🤖 AI Summary
This work addresses the vulnerability of end-to-end autonomous driving systems in safety-critical long-tail scenarios—such as construction zones and complex yield situations—by introducing the CLAP framework. CLAP leverages, for the first time, the inherent clustering properties of road patches in the latent space of vision-language-action (VLA) models. By combining supervised contrastive learning with direction-regularized soft prompt optimization, CLAP enhances performance in challenging scenarios without fine-tuning the frozen VLA backbone. Position-aware prompts are retrieved on demand via V2X communication to provide targeted adaptation. Evaluated on the NAVSIM benchmark, CLAP reduces planning error by 24% across multiple state-of-the-art VLA models in difficult scenarios while preserving performance in routine driving conditions.
📝 Abstract
End-to-end autonomous driving systems powered by Vision-Language-Action (VLA) models achieve strong performance on common driving scenarios, yet remain brittle in rare but safety-critical long-tail situations such as active construction zones and complex yielding geometries.
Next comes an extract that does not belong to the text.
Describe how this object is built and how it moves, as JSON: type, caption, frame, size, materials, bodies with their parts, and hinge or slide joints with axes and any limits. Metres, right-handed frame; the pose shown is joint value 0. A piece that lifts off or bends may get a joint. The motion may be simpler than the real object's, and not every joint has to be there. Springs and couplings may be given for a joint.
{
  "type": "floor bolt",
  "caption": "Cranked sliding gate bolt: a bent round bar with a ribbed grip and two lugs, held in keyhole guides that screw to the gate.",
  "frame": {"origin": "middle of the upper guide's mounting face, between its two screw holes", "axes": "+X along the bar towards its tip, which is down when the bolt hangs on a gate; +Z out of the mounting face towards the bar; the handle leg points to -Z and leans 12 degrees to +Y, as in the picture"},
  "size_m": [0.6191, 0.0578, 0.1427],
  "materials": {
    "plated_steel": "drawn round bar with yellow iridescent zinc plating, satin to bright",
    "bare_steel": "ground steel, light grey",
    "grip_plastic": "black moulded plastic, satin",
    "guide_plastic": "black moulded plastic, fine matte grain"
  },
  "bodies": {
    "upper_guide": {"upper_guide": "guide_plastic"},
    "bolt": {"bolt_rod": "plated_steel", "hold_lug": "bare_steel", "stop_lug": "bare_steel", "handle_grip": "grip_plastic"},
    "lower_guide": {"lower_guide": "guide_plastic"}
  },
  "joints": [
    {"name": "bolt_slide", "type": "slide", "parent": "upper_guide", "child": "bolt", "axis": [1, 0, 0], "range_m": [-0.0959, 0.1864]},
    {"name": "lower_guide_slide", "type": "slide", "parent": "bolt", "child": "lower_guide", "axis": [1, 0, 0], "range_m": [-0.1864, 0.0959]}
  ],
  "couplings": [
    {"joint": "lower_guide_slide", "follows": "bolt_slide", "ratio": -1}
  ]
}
In this paper, we present a method that addresses the long-tail challenging scenes beyond data scaling and model training. We introduce CLAP (Contrastive Latent-space Prompt optimization), a location-aware adaptation framework that augments a frozen VLA driving model with per-roadblock soft prompts, optimized from crowdsourced data and retrieved on demand via Vehicle-to-Everything (V2X) communication. Our approach rests on two observations from VLAs' latent space: (i) at the VLA's hidden-state layer, scenarios from the same roadblock cluster tightly and occupy compact regions of the latent space; and (ii) within a single roadblock, long-tail and normal frames are heavily intermixed in the latent representation, making it difficult to improve one without disturbing the other. CLAP addresses this via a two-stage pipeline: supervised contrastive learning to discover a roadblock-specific hard-scene direction, followed by directionally regularized prompt optimization that selectively improves challenging frames while preserving normal frame performance. On the NAVSIM benchmark with various state-of-the-art VLA backbones, CLAP reduces challenging scenario planning error by 24% with no regression on normal frames, significantly improving planning performance.